WHAT IS REQUIRED: Your task is to output the data exactly as it stands.

══════

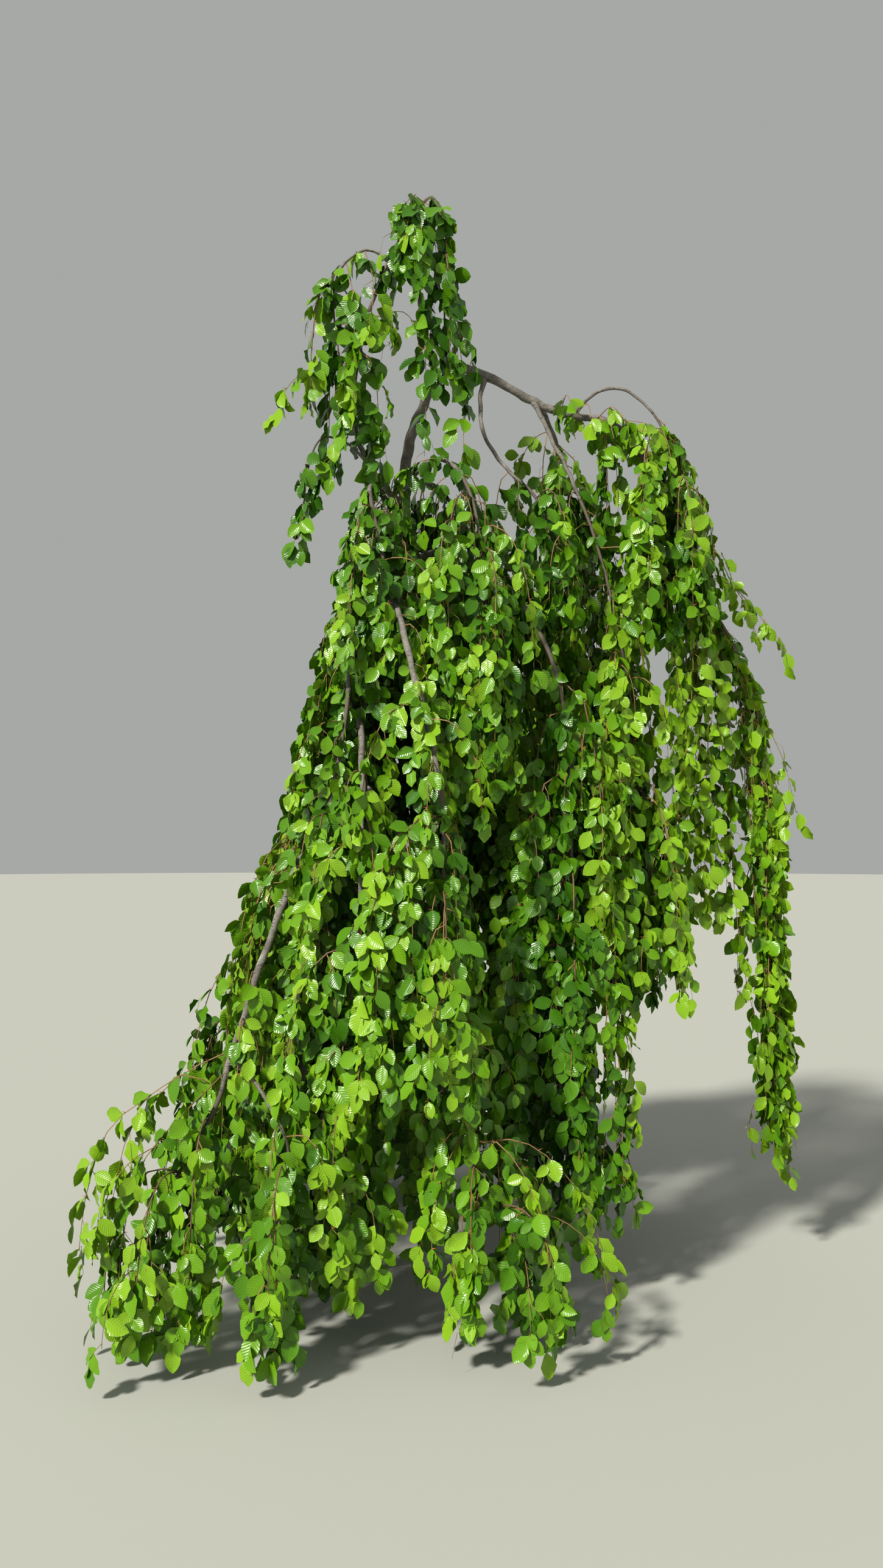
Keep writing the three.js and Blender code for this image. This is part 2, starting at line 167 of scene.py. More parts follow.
def raise_bark(limb, pattern, height):
    """Raises and sinks the bark of a limb by a soft pattern."""
    bpy.ops.object.modifier_add(type="DISPLACE")
    relief = limb.modifiers[-1]
    relief.texture = pattern
    relief.texture_coords = "LOCAL"
    relief.strength = height
    bpy.ops.object.modifier_apply(modifier=relief.name)


def soft_pattern(name, scale):
    """A cloudy pattern, with lumps of about the given size."""
    pattern = bpy.data.textures.new(name, "CLOUDS")
    pattern.noise_scale = scale
    return pattern


BARK_DENTS = soft_pattern("bark_dents", 0.045)
BARK_GRAIN = soft_pattern("bark_grain", 0.014)


def new_finish(name, roughness):
    """A material and its shader."""
    finish = bpy.data.materials.new(name)
    finish.use_nodes = True
    shader = finish.node_tree.nodes["Principled BSDF"]
    shader.inputs["Roughness"].default_value = roughness
    return finish, shader


def plug(finish, socket, value):
    """Links a socket of a finish to another one, or sets it to a plain value."""
    if isinstance(value, bpy.types.NodeSocket):
        finish.node_tree.links.new(value, socket)
    else:
        socket.default_value = value


def put(finish, kind, **sockets):
    """Adds a node to a finish, with its sockets linked or set."""
    node = finish.node_tree.nodes.new("ShaderNode" + kind)
    for name, value in sockets.items():
        plug(finish, node.inputs[name], value)
    return node


def steps(finish, factor, stops):
    """A ramp from colour to colour, by the place of each."""
    ramp = put(finish, "ValToRGB", Fac=factor)
    marks = ramp.color_ramp.elements
    while len(marks) < len(stops):
        marks.new(0.5)
    for mark, (place, colour) in zip(marks, stops):
        mark.position = place
        mark.color = (*colour, 1)
    return ramp.outputs["Color"]


def bark_finish(name, deep, pale, lichen, lichen_from):
    """Grey bark with soft blotches, fine creases across, and lichen where a slow noise is high."""
    finish, shader = new_finish(name, roughness=0.85)
    place = put(finish, "TexCoord").outputs["Object"]
    across = put(finish, "Mapping", Vector=place, Scale=(1, 1, 5)).outputs["Vector"]
    blotches = put(finish, "TexNoise", Vector=place, Scale=22, Detail=5, Roughness=0.6)
    creases = put(finish, "TexNoise", Vector=across, Scale=55, Detail=4, Roughness=0.65)
    patches = put(finish, "TexNoise", Vector=place, Scale=9, Detail=8, Roughness=0.75)
    ground = steps(finish, blotches.outputs["Fac"], [(0.32, deep), (0.68, pale)])
    dark = tuple(0.35 * c for c in deep)
    none, full = (0, 0, 0), (1, 1, 1)
    lines = steps(finish, creases.outputs["Fac"], [(0.36, none), (0.46, full)])
    creased = put(finish, "MixRGB", Fac=lines, Color1=(*dark, 1), Color2=ground)
    cover = steps(finish, patches.outputs["Fac"], [(lichen_from, none), (lichen_from + 0.07, full)])
    coloured = put(finish, "MixRGB", Fac=cover, Color1=creased.outputs["Color"], Color2=(*lichen, 1))
    plug(finish, shader.inputs["Base Color"], coloured.outputs["Color"])
    bump = put(finish, "Bump", Height=creases.outputs["Fac"], Strength=0.5, Distance=0.002)
    plug(finish, shader.inputs["Normal"], bump.outputs["Normal"])
    return finish


trunk_line = smooth_line(TRUNK_LINE)
rings = round(lengths(trunk_line)[-1] / TRUNK_RING)
line = evenly(trunk_line, rings)
share = np.linspace(0, 1, rings)
flare = FLARE * np.exp(-line[:, 2].clip(0) / FLARE_HEIGHT)
radii = between(TRUNK_GIRTH, share) * (1 + TRUNK_SWELLS * wander(TRUNK_SEED, rings)) + flare
trunk = tube("trunk_bark", line, radii, TRUNK_SIDES)
for vertex in trunk.data.vertices:
    ring = np.abs(line[:, 2] - vertex.co.z).argmin()
    off_x, off_y = vertex.co.x - line[ring, 0], vertex.co.y - line[ring, 1]
    ridge = RIDGE_SHARE * math.cos(ROOT_RIDGES * (math.atan2(off_y, off_x) - RIDGE_TURN))
    pull = flare[ring] * ridge / math.hypot(off_x, off_y)
    vertex.co.x += pull * off_x
    vertex.co.y += pull * off_y
raise_bark(trunk, BARK_DENTS, TRUNK_DENTS)
raise_bark(trunk, BARK_GRAIN, TRUNK_GRAIN)
bpy.ops.object.mode_set(mode="EDIT")
bpy.ops.mesh.select_all(action="SELECT")
bpy.ops.mesh.bisect(plane_co=(0, 0, 0), plane_no=(0, 0, 1), use_fill=True, clear_inner=True)
bpy.ops.object.mode_set(mode="OBJECT")
trunk_bark = bark_finish("trunk_bark", TRUNK_DEEP, TRUNK_PALE, TRUNK_LICHEN, TRUNK_LICHEN_FROM)
trunk.data.materials.append(trunk_bark)
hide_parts("trunk")
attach(trunk, "root")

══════

EXERCISE RESULT:
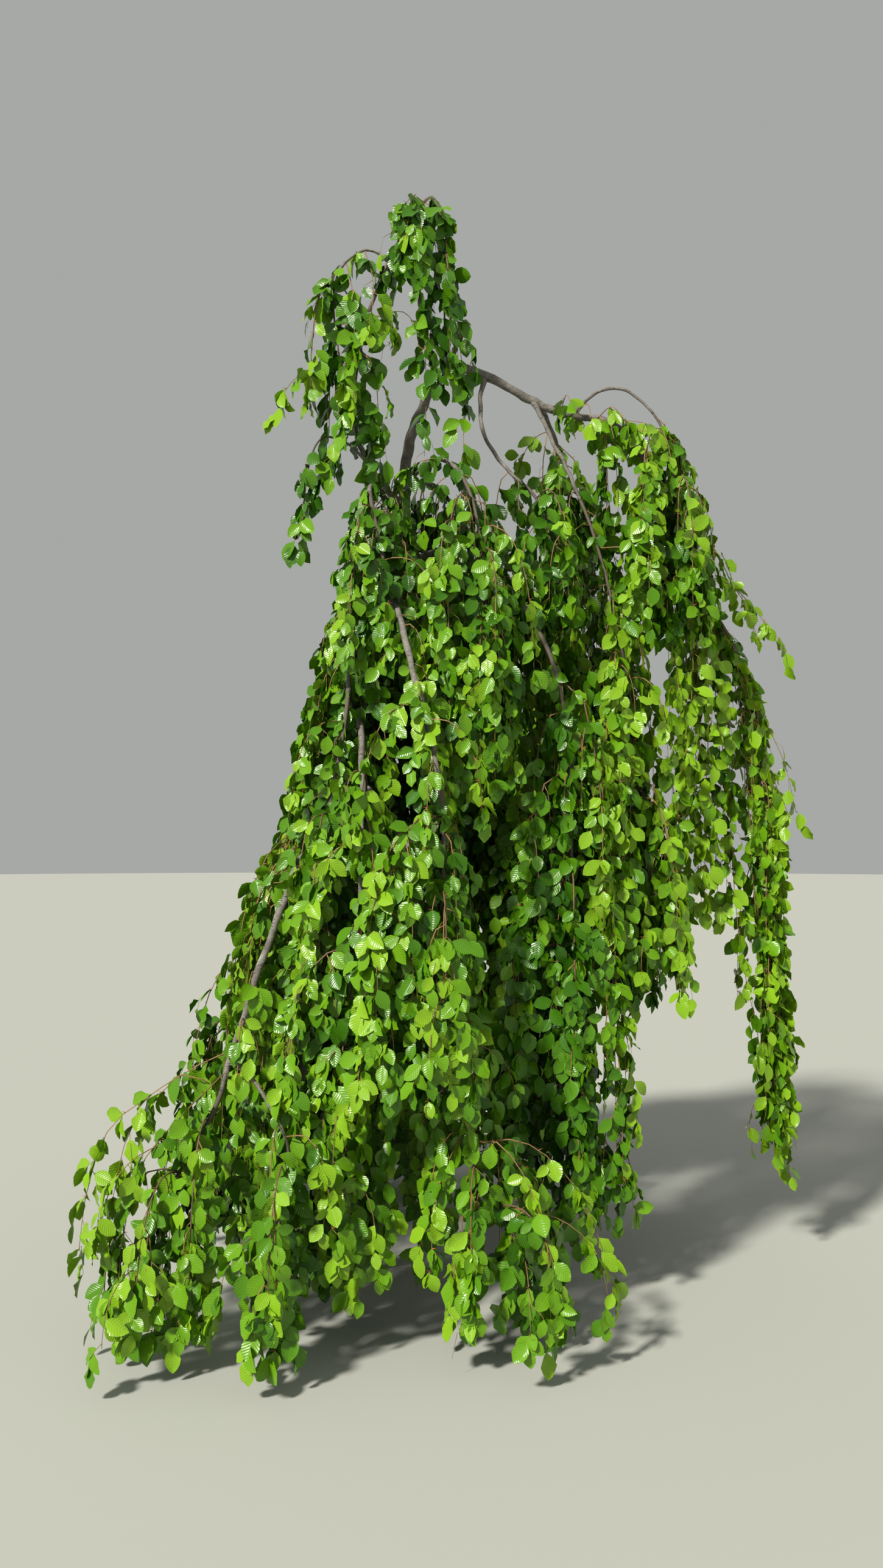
Keep writing the three.js and Blender code for this image. This is part 2, starting at line 167 of scene.py. More parts follow.
def raise_bark(limb, pattern, height):
    """Raises and sinks the bark of a limb by a soft pattern."""
    bpy.ops.object.modifier_add(type="DISPLACE")
    relief = limb.modifiers[-1]
    relief.texture = pattern
    relief.texture_coords = "LOCAL"
    relief.strength = height
    bpy.ops.object.modifier_apply(modifier=relief.name)


def soft_pattern(name, scale):
    """A cloudy pattern, with lumps of about the given size."""
    pattern = bpy.data.textures.new(name, "CLOUDS")
    pattern.noise_scale = scale
    return pattern


BARK_DENTS = soft_pattern("bark_dents", 0.045)
BARK_GRAIN = soft_pattern("bark_grain", 0.014)


def new_finish(name, roughness):
    """A material and its shader."""
    finish = bpy.data.materials.new(name)
    finish.use_nodes = True
    shader = finish.node_tree.nodes["Principled BSDF"]
    shader.inputs["Roughness"].default_value = roughness
    return finish, shader


def plug(finish, socket, value):
    """Links a socket of a finish to another one, or sets it to a plain value."""
    if isinstance(value, bpy.types.NodeSocket):
        finish.node_tree.links.new(value, socket)
    else:
        socket.default_value = value


def put(finish, kind, **sockets):
    """Adds a node to a finish, with its sockets linked or set."""
    node = finish.node_tree.nodes.new("ShaderNode" + kind)
    for name, value in sockets.items():
        plug(finish, node.inputs[name], value)
    return node


def steps(finish, factor, stops):
    """A ramp from colour to colour, by the place of each."""
    ramp = put(finish, "ValToRGB", Fac=factor)
    marks = ramp.color_ramp.elements
    while len(marks) < len(stops):
        marks.new(0.5)
    for mark, (place, colour) in zip(marks, stops):
        mark.position = place
        mark.color = (*colour, 1)
    return ramp.outputs["Color"]


def bark_finish(name, deep, pale, lichen, lichen_from):
    """Grey bark with soft blotches, fine creases across, and lichen where a slow noise is high."""
    finish, shader = new_finish(name, roughness=0.85)
    place = put(finish, "TexCoord").outputs["Object"]
    across = put(finish, "Mapping", Vector=place, Scale=(1, 1, 5)).outputs["Vector"]
    blotches = put(finish, "TexNoise", Vector=place, Scale=22, Detail=5, Roughness=0.6)
    creases = put(finish, "TexNoise", Vector=across, Scale=55, Detail=4, Roughness=0.65)
    patches = put(finish, "TexNoise", Vector=place, Scale=9, Detail=8, Roughness=0.75)
    ground = steps(finish, blotches.outputs["Fac"], [(0.32, deep), (0.68, pale)])
    dark = tuple(0.35 * c for c in deep)
    none, full = (0, 0, 0), (1, 1, 1)
    lines = steps(finish, creases.outputs["Fac"], [(0.36, none), (0.46, full)])
    creased = put(finish, "MixRGB", Fac=lines, Color1=(*dark, 1), Color2=ground)
    cover = steps(finish, patches.outputs["Fac"], [(lichen_from, none), (lichen_from + 0.07, full)])
    coloured = put(finish, "MixRGB", Fac=cover, Color1=creased.outputs["Color"], Color2=(*lichen, 1))
    plug(finish, shader.inputs["Base Color"], coloured.outputs["Color"])
    bump = put(finish, "Bump", Height=creases.outputs["Fac"], Strength=0.5, Distance=0.002)
    plug(finish, shader.inputs["Normal"], bump.outputs["Normal"])
    return finish


trunk_line = smooth_line(TRUNK_LINE)
rings = round(lengths(trunk_line)[-1] / TRUNK_RING)
line = evenly(trunk_line, rings)
share = np.linspace(0, 1, rings)
flare = FLARE * np.exp(-line[:, 2].clip(0) / FLARE_HEIGHT)
radii = between(TRUNK_GIRTH, share) * (1 + TRUNK_SWELLS * wander(TRUNK_SEED, rings)) + flare
trunk = tube("trunk_bark", line, radii, TRUNK_SIDES)
for vertex in trunk.data.vertices:
    ring = np.abs(line[:, 2] - vertex.co.z).argmin()
    off_x, off_y = vertex.co.x - line[ring, 0], vertex.co.y - line[ring, 1]
    ridge = RIDGE_SHARE * math.cos(ROOT_RIDGES * (math.atan2(off_y, off_x) - RIDGE_TURN))
    pull = flare[ring] * ridge / math.hypot(off_x, off_y)
    vertex.co.x += pull * off_x
    vertex.co.y += pull * off_y
raise_bark(trunk, BARK_DENTS, TRUNK_DENTS)
raise_bark(trunk, BARK_GRAIN, TRUNK_GRAIN)
bpy.ops.object.mode_set(mode="EDIT")
bpy.ops.mesh.select_all(action="SELECT")
bpy.ops.mesh.bisect(plane_co=(0, 0, 0), plane_no=(0, 0, 1), use_fill=True, clear_inner=True)
bpy.ops.object.mode_set(mode="OBJECT")
trunk_bark = bark_finish("trunk_bark", TRUNK_DEEP, TRUNK_PALE, TRUNK_LICHEN, TRUNK_LICHEN_FROM)
trunk.data.materials.append(trunk_bark)
hide_parts("trunk")
attach(trunk, "root")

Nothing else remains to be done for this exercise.